Investigations into the abuse of vulnerable mental health patients in the NHS have nearly doubled in three years, according to new figures.
An analysis of NHS figures obtained by The Times through Freedom of Information requests found abuse incidents recorded by mental health trusts had risen from 106 in 2013/14 to 199 in 2015/16.
Inquiries into reports of abuse of child patients jumped from nine to 39 in a single year.
That is a 333 per cent increase in one year.
The figures from NHS England make for difficult reading. These patients are already in a vulnerable position due to their mental illness, and they do not deserve this type of treatment.
Zak Golombeck, a human rights and clinical negligence lawyer at Slater and Gordon said: “The figures from NHS England make for difficult reading. These patients are already in a vulnerable position due to their mental illness, and they do not deserve this type of treatment.

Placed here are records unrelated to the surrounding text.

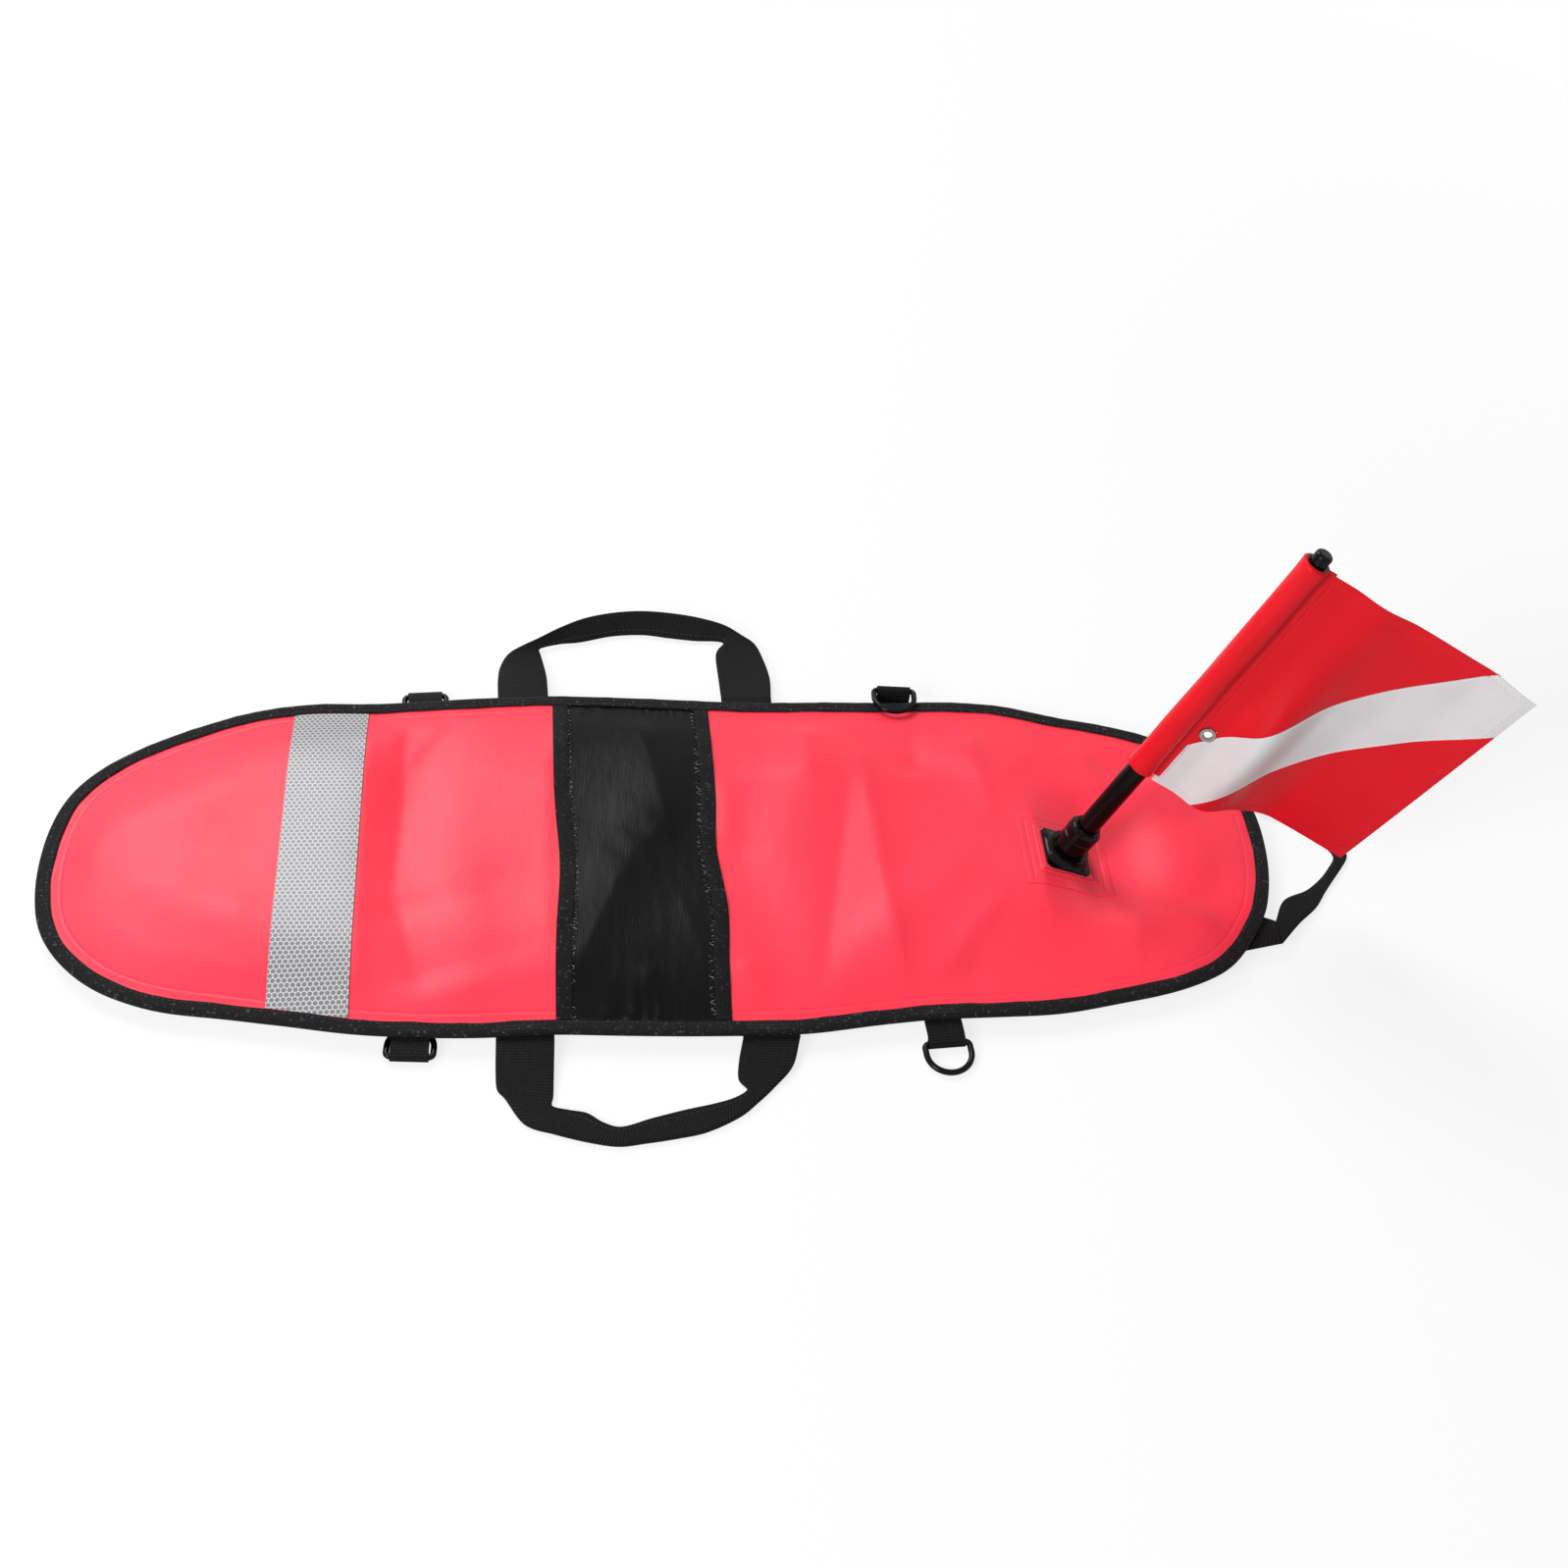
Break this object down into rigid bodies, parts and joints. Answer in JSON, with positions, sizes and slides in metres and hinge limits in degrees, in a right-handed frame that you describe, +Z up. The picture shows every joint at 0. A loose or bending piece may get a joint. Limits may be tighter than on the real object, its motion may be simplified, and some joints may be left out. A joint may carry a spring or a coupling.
{
  "type": "dive flag float",
  "caption": "Slack surfboard-shaped fabric surface float with webbing handles, D-rings, a reflective band and a striped dive flag on a leaning mast.",
  "frame": {"origin": "underside, centred on the board's length and width", "axes": "+X along the board towards the end with the mast, +Z up from the floor it lies on"},
  "size_m": [0.9254, 0.4595, 0.2909],
  "materials": {
    "coral_fabric": "satin coated fabric",
    "black_nylon": "thin glossy woven nylon",
    "black_webbing": "ribbed woven webbing and binding tape",
    "reflective_tape": "honeycomb reflective tape",
    "bladder_film": "clear welded film",
    "black_moulding": "gloss moulded plastic",
    "black_tube": "satin tube",
    "valve_plastic": "satin moulded plastic",
    "flag_red": "thin woven nylon",
    "flag_white": "thin woven nylon",
    "nickel": "plated eyelet"
  },
  "bodies": {
    "float": {"nose_skin": "coral_fabric", "tail_skin": "coral_fabric", "bottom_skin": "coral_fabric", "outer_socket_patch": "coral_fabric", "inner_socket_patch": "coral_fabric", "centre_panel": "black_nylon", "valve_flap": "black_nylon", "edge_binding": "black_webbing", "nose_seam": "black_webbing", "tail_seam": "black_webbing", "far_nose_tab": "black_webbing", "near_nose_tab": "black_webbing", "near_tail_tab": "black_webbing", "far_tail_tab": "black_webbing", "near_handle_nose_anchor": "black_webbing", "near_handle_tail_anchor": "black_webbing", "far_handle_nose_anchor": "black_webbing", "far_handle_tail_anchor": "black_webbing", "end_handle_near_anchor": "black_webbing", "end_handle_far_anchor": "black_webbing", "reflective_band": "reflective_tape", "air_bladder": "bladder_film", "mast_socket": "black_moulding", "socket_collar": "black_moulding", "valve_body": "valve_plastic"},
    "mast": {"mast_tube": "black_tube", "mast_foot": "black_moulding", "mast_cap": "black_moulding"},
    "flag": {"flag_sleeve": "flag_red", "flag_upper_panel": "flag_red", "flag_stripe": "flag_white", "flag_lower_panel": "flag_red", "flag_eyelet": "nickel"},
    "far_nose_ring": {"far_nose_ring": "black_moulding"},
    "near_nose_ring": {"near_nose_ring": "black_moulding"},
    "near_tail_ring": {"near_tail_ring": "black_moulding"},
    "far_tail_ring": {"far_tail_ring": "black_moulding"},
    "near_handle": {"near_handle": "black_webbing"},
    "far_handle": {"far_handle": "black_webbing"},
    "end_handle": {"end_handle": "black_webbing"},
    "valve_cap": {"valve_cap": "valve_plastic"}
  },
  "joints": [
    {"name": "mast_slide", "type": "slide", "parent": "float", "child": "mast", "axis": [0.373, 0, 0.9278], "range_m": [0, 0.03]},
    {"name": "flag_turn", "type": "hinge", "parent": "mast", "child": "flag", "pos_m": [0.268, -0.00775, 0.017], "axis": [0.373, 0, 0.9278], "continuous": true},
    {"name": "far_nose_ring_swing", "type": "hinge", "parent": "float", "child": "far_nose_ring", "pos_m": [-0.17014, 0.15637, 0.0033], "axis": [0.9983, 0.0576, 0], "range_deg": [0, 280]},
    {"name": "near_nose_ring_swing", "type": "hinge", "parent": "float", "child": "near_nose_ring", "pos_m": [-0.17014, -0.15637, 0.0033], "axis": [-0.9983, 0.0576, 0], "range_deg": [0, 280]},
    {"name": "near_tail_ring_swing", "type": "hinge", "parent": "float", "child": "near_tail_ring", "pos_m": [0.16801, -0.15422, 0.0033], "axis": [-0.9978, -0.0666, 0], "range_deg": [-160, 108]},
    {"name": "far_tail_ring_swing", "type": "hinge", "parent": "float", "child": "far_tail_ring", "pos_m": [0.16772, 0.14983, 0.0153], "axis": [0.9978, -0.0666, 0], "range_deg": [-240, 0]},
    {"name": "near_handle_swing", "type": "hinge", "parent": "float", "child": "near_handle", "pos_m": [-0.02, -0.14995, 0.00705], "axis": [-1, 0, 0], "range_deg": [-60, 80]},
    {"name": "far_handle_swing", "type": "hinge", "parent": "float", "child": "far_handle", "pos_m": [-0.02, 0.14995, 0.00705], "axis": [1, 0, 0], "range_deg": [-60, 80]},
    {"name": "end_handle_swing", "type": "hinge", "parent": "float", "child": "end_handle", "pos_m": [0.4065, 0, 0.00705], "axis": [0, -1, 0], "range_deg": [-60, 52]},
    {"name": "valve_cap_turn", "type": "hinge", "parent": "float", "child": "valve_cap", "pos_m": [0.15, 0, 0], "axis": [0, 0, 1], "range_deg": [0, 90]}
  ]
}
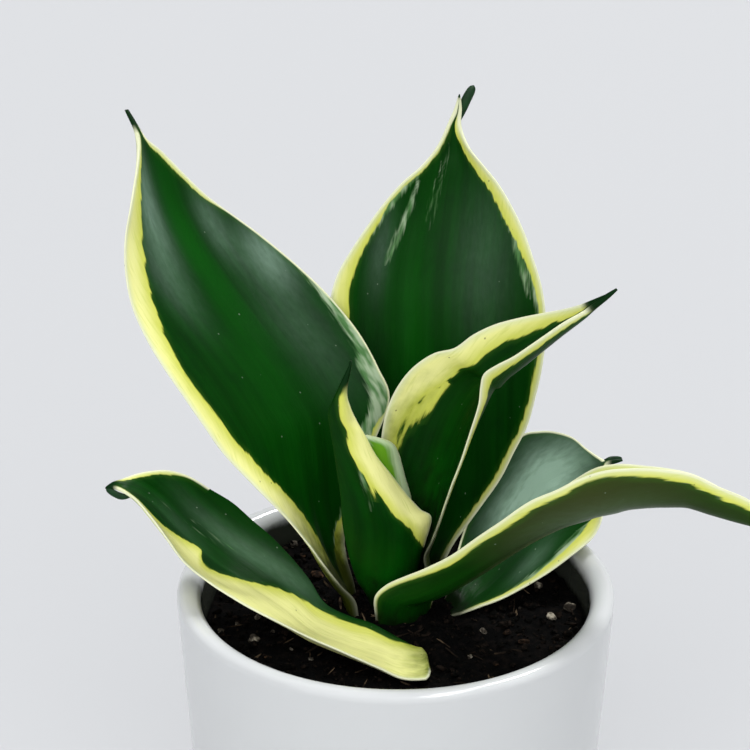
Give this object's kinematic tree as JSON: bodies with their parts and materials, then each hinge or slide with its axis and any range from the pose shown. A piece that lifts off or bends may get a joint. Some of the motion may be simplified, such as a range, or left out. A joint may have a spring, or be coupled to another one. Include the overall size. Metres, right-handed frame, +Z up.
{
  "type": "potted snake plant",
  "caption": "Low rosette of broad, cupped, yellow-edged dark green leaves with hard pointed tips, rooted in dark mix in a plain round white ceramic pot.",
  "frame": {"origin": "centre of the pot's flat underside", "axes": "+Z up, +X to the right of the plant, -Y its front"},
  "size_m": [0.1854, 0.12, 0.2342],
  "materials": {
    "glaze": "smooth white glaze, soft sheen",
    "potting_mix": "moist, dark, crumbly peat mix, fully rough",
    "leaf": "waxy satin, dark green with a yellow margin",
    "perlite": "chalky and stained, matte",
    "bark": "dull brown, matte"
  },
  "bodies": {
    "root": {"pot": "glaze", "potting_mix": "potting_mix", "leaf_left_tall": "leaf", "leaf_back_tall": "leaf", "leaf_right_folded": "leaf", "leaf_inner_front": "leaf", "leaf_innermost": "leaf", "leaf_right_arching": "leaf", "leaf_right_back": "leaf", "leaf_front_low": "leaf", "perlite_chip_01": "perlite", "perlite_chip_02": "perlite", "perlite_chip_03": "perlite", "perlite_chip_04": "perlite", "perlite_chip_05": "perlite", "perlite_chip_06": "perlite", "perlite_chip_07": "perlite", "perlite_chip_08": "perlite", "perlite_chip_09": "perlite", "perlite_chip_10": "perlite", "perlite_chip_11": "perlite", "perlite_chip_12": "perlite", "perlite_chip_13": "perlite", "perlite_chip_14": "perlite", "perlite_chip_15": "perlite", "perlite_chip_16": "perlite", "bark_chip_01": "bark", "bark_chip_02": "bark", "bark_chip_03": "bark", "bark_chip_04": "bark", "bark_chip_05": "bark", "bark_chip_06": "bark", "bark_chip_07": "bark", "bark_chip_08": "bark", "bark_chip_09": "bark", "bark_chip_10": "bark", "bark_chip_11": "bark", "bark_chip_12": "bark"}
  },
  "joints": []
}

NHS England data showed more than 5,000 serious incidents had been investigated last year including over 1,000 complaints related to care, including delays, 2,170 serious incidents of self-harm, 371 suicides, 198 confidential information leaks and 199 cases of abuse. “The hospital trusts must be fully accountable for their patients, and must afford them extra protection to ensure that they remain safe at all times.”
Norman Lamb, a former Liberal Democrat health minister, told The Times that force was used in mental health treatment "far too much".
"It's just intolerable - the trusts need to be accountable," he said.
"The use of physical force is endemic in the system.
"Abuse of patients on the face of it can be characterised as gross misconduct."
Reports of serious incidents require an investigation under guidance issued by the health service regulator NHS Improvement.
A Department of Health spokesperson said: "If there are serious incidents where patient safety has been put at risk we expect mental health trusts to investigate immediately to ensure this doesn't happen again.
"Serious incidents remain rare across the NHS and our guidance makes clear restraint should only be used as a last resort."